→ **YOUR GOAL**:
Transcribe word for word only the span whose first line is the one with "in imported if" and whose last line is the one with "bpy.data.objects.remove(obj)"; both of those lines belong to it.

→ **PROVIDED DATA**:
:::::
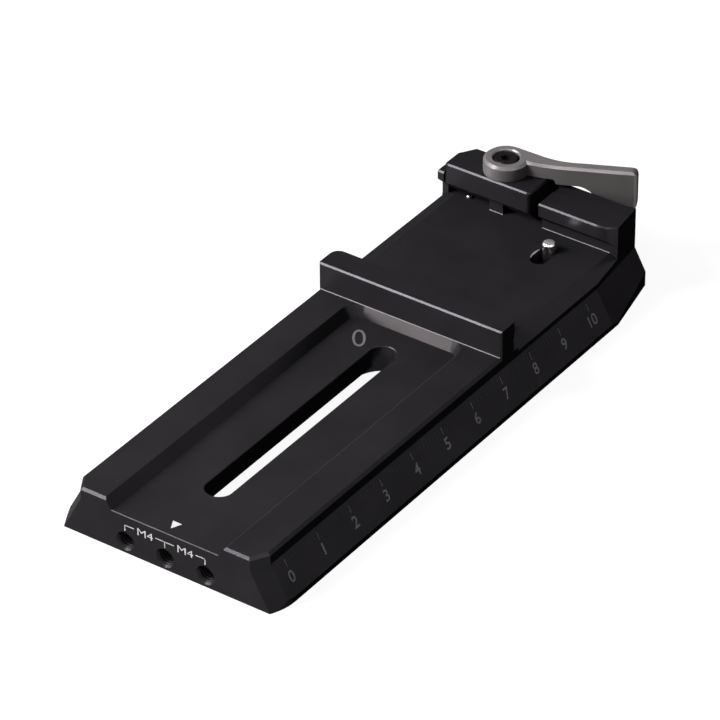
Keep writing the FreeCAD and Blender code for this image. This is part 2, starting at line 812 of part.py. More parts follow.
def side_cutter(path):
    """Cut across the arm, given lines and arcs as lists of (along, height) points."""
    a = math.radians(arm_angle)
    edges = []
    for pts in path:
        vec = []
        for along, z in pts:
            x, y = arm_point(along, -half)
            vec.append(V(x, y, z))
        if len(vec) == 2:
            edges.append(Part.LineSegment(vec[0], vec[1]).toShape())
        else:
            edges.append(Part.Arc(vec[0], vec[1], vec[2]).toShape())
    face = Part.Face(Part.Wire(edges))
    return face.extrude(V(-plate_width * math.sin(a), plate_width * math.cos(a), 0))


def arch_cutter():
    """Everything under the arm: a straight underside, the arch, and the paddle's lower corner."""
    deep = paddle_foot - 1
    start = -2 * hub_radius
    step = arm_step + arm_step_run
    foot = arch_start + arch_run
    lead = paddle_lead
    r = paddle_corner
    k = bow(r)
    past = paddle_end + overrun
    crown = (arch_start + 0.68 * arch_run, arm_under - 0.35 * arch_run)
    path = [
        [(start, deep), (start, hub_low)],
        [(start, hub_low), (arm_step, hub_low)],
        [(arm_step, hub_low), (step, arm_under)],
        [(step, arm_under), (arch_start, arm_under)],
        [(arch_start, arm_under), crown, (foot, paddle_foot + lead)],
        [(foot, paddle_foot + lead), (foot + lead, paddle_foot)],
        [(foot + lead, paddle_foot), (paddle_end - r, paddle_foot)],
        [(paddle_end - r, paddle_foot), (paddle_end - k, paddle_foot + k),
         (paddle_end, paddle_foot + r)],
        [(paddle_end, paddle_foot + r), (past, paddle_foot + r)],
        [(past, paddle_foot + r), (past, deep)],
        [(past, deep), (start, deep)],
    ]
    return side_cutter(path)


def tip_cutter():
    """The space beyond the paddle's rounded upper corner."""
    r = paddle_tip
    k = bow(r)
    past = paddle_end + overrun
    path = [
        [(paddle_end - r, hub_top + 1), (paddle_end - r, hub_top)],
        [(paddle_end - r, hub_top), (paddle_end - k, hub_top - k), (paddle_end, hub_top - r)],
        [(paddle_end, hub_top - r), (past, hub_top - r)],
        [(past, hub_top - r), (past, hub_top + 1)],
        [(past, hub_top + 1), (paddle_end - r, hub_top + 1)],
    ]
    return side_cutter(path)


def lever_screw():
    top = screw_seat + lever_screw_head_height
    head = post(lever_screw_head_radius, lever_x, lever_y, screw_seat, top)
    head = chamfer_where(head, 0.25, lambda b: b.ZMin > top - 0.01)
    head = head.cut(hexagon(lever_screw_hex, lever_x, lever_y, top - lever_screw_hex_depth, top + 1))
    shank = post(lever_screw_thread / 2 - thread_play, lever_x, lever_y,
                 screw_seat - lever_screw_length, screw_seat)
    return head.fuse(shank)


def thrust_washer():
    ring = post(washer_radius, lever_x, lever_y, jaw_top, hub_low)
    return ring.cut(post(journal_radius + washer_clearance, lever_x, lever_y, jaw_top - 1, hub_low + 1))


def guide_pin(x):
    front = pin_back - pin_length
    pin = rod(pin_radius, x, pin_z, front, pin_back)
    return chamfer_where(pin, 0.25, lambda b: b.YMax < front + 0.01)


def safety_pin():
    top = rail_top + safety_proud
    pin = post(safety_radius, safety_x, safety_y, collar_top, top)
    pin = chamfer_where(pin, 0.25, lambda b: b.ZMin > top - 0.01)
    pin = pin.fuse(post(safety_collar_radius, safety_x, safety_y, collar_low, collar_top))
    return pin.fuse(post(safety_nose_radius, safety_x, safety_y, collar_low - safety_nose, collar_low))


def pin_spring():
    low = cover_play + cover_thick
    return coil(pin_spring_mean, pin_spring_wire, pin_spring_turns, collar_low - low,
                (safety_x, safety_y, low), (0, 0, 1))


def jaw_spring(x):
    return coil(spring_mean, spring_wire, spring_turns, spring_length,
                (x, spring_seat, pin_z), (0, 1, 0))


def pin_cover():
    long = cover_length / 2
    plate = stadium(cover_half, safety_x, safety_y - long, safety_y + long,
                    cover_play, cover_play + cover_thick)
    hole = cover_screw_thread / 2 + 0.15
    for side in (-1, 1):
        y = safety_y + side * cover_screw_pitch / 2
        plate = plate.cut(post(hole, safety_x, y, -1, cover_play + cover_thick + 1))
        plate = plate.cut(cone(cover_screw_head + 0.15, hole, safety_x, y,
                               cover_play, cover_play + cover_screw_sink))
    return plate


def cover_screw(side):
    y = safety_y + side * cover_screw_pitch / 2
    shank = cover_screw_thread / 2 - thread_play
    low = cover_play + 0.05
    head = cone(cover_screw_head, shank, safety_x, y, low, low + cover_screw_sink)
    body = post(shank, safety_x, y, cover_play + cover_screw_sink, cover_play + cover_screw_length)
    return head.fuse(body).cut(hexagon(cover_screw_hex, safety_x, y, 0, low + 0.6))


def stop_dowel():
    dowel = post(dowel_radius, dowel_x, dowel_y, dowel_foot, dowel_top)
    return chamfer_where(dowel, 0.15, lambda b: b.ZMin > dowel_top - 0.01)


os.makedirs("parts", exist_ok=True)
save("base_plate", base_plate())
save("movable_jaw", movable_jaw())
save("cam_lever", cam_lever())
save("eccentric_shaft", eccentric_shaft())
save("lever_screw", lever_screw())
save("thrust_washer", thrust_washer())
for place, x in pin_places.items():
    save("guide_pin_" + place, guide_pin(x))
    save("jaw_spring_" + place, jaw_spring(x))
save("stop_dowel", stop_dowel())
save("safety_pin", safety_pin())
save("pin_spring", pin_spring())
save("pin_cover", pin_cover())
save("cover_screw_front", cover_screw(-1))
save("cover_screw_rear", cover_screw(1))
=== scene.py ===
import math

import bmesh
import bpy
from mathutils import Matrix, Vector


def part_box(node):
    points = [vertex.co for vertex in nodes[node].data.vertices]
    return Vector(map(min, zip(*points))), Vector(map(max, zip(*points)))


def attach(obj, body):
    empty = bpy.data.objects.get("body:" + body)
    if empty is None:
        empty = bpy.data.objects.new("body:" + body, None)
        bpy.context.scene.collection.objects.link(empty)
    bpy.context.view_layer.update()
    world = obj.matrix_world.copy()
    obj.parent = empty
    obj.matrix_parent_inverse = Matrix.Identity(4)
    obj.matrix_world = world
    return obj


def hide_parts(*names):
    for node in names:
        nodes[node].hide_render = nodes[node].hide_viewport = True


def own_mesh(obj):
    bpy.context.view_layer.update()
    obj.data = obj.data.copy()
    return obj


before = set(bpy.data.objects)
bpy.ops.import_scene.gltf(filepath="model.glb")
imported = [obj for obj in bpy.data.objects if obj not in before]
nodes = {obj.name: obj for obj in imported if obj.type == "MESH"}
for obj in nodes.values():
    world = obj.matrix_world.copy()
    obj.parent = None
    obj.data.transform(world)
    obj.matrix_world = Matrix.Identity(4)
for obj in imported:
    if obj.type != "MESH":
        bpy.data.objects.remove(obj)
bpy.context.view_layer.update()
MM = 0.001

# All sizes below are in millimetres unless a comment says otherwise

# Share of a rounded corner's radius that its middle stands in from the square corner
CORNER = 1 - math.sqrt(0.5)

# Plate faces that the drawn marks lie on
RAIL_TOP = 10.6
RECESS_FLOOR = 8.4
FLANK_TOP = Vector((21.2, 0, 8.05))
FLANK_FOOT = Vector((25.0, 0, 1.2))
MARK_LIFT = 0.012

# Ruler: places on the flank are shares of its slope, from the top edge down
RULER_ZERO = 7.04
RULER_LENGTH = 100
TICK_START = 0.126
TICK_END_CENTIMETRE = 0.304
TICK_END_HALF = 0.262
TICK_END_MILLIMETRE = 0.228
TICK_WIDTH = 0.12
NUMBER_PLACE = 0.555
NUMBER_HEIGHT = 2.35
NUMBER_BOLD = 0.03

# Front threads and the brackets above them
THREAD_SPACING = 9.1
THREAD_Z = 2.6
THREAD_PITCH = 0.7
THREAD_TURNS = 9
THREAD_OUTER = 1.66
THREAD_INNER = 1.42
THREAD_START = 0.25
BRACKET_LOW = 5.1
BRACKET_TOP = 6.3
BRACKET_REACH = 2.0
BRACKET_WIDTH = 0.2
SIZE_MARK_Z = 6.1
SIZE_MARK_WIDTH = 3.55
SIZE_MARK_HEIGHT = 1.6
SIZE_MARK_SHIFT = 0.1

# Marks on the recess floor, and the painted highlight along the right rail
ARROW = ((0.15, 1.7, 0), (1.15, 3.85, 0), (-0.9, 3.85, 0))
ZERO_PLACE = (-6.85, 71.2, RECESS_FLOOR)
ZERO_TURN = math.radians(35.2)
ZERO_WIDTH = 2.6
ZERO_HEIGHT = 5.7
ZERO_BOLD = -0.05
RAIL_EDGE_X = 13.62
RAIL_LINE = ((0, 0.6), (0, 74.0))
RAIL_LINE_WIDTH = 0.15

# Lever: its turning axis, the way it points, and its heights
LEVER_AXIS = (-8.0, 123.5)
LEVER_ANGLE = math.radians(26.0)
HUB_LOW = 18.85
LEVER_TOP = 21.83
HUB_RADIUS = 4.6
SCREW_SEAT = 19.85

# Camera, fitted to the photograph: azimuth, elevation and roll in degrees
CAMERA_ANGLES = (35.181, 34.641, -0.277)
CAMERA_TARGET = (-5.282, 69.293, 5.0)
CAMERA_DISTANCE = 968.558
FOCAL_PIXELS = 5062.838
PICTURE_PIXELS = 720
SENSOR_WIDTH = 36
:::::
→ **THE REPLY**:
nodes = {obj.name: obj for obj in imported if obj.type == "MESH"}
for obj in nodes.values():
    world = obj.matrix_world.copy()
    obj.parent = None
    obj.data.transform(world)
    obj.matrix_world = Matrix.Identity(4)
for obj in imported:
    if obj.type != "MESH":
        bpy.data.objects.remove(obj)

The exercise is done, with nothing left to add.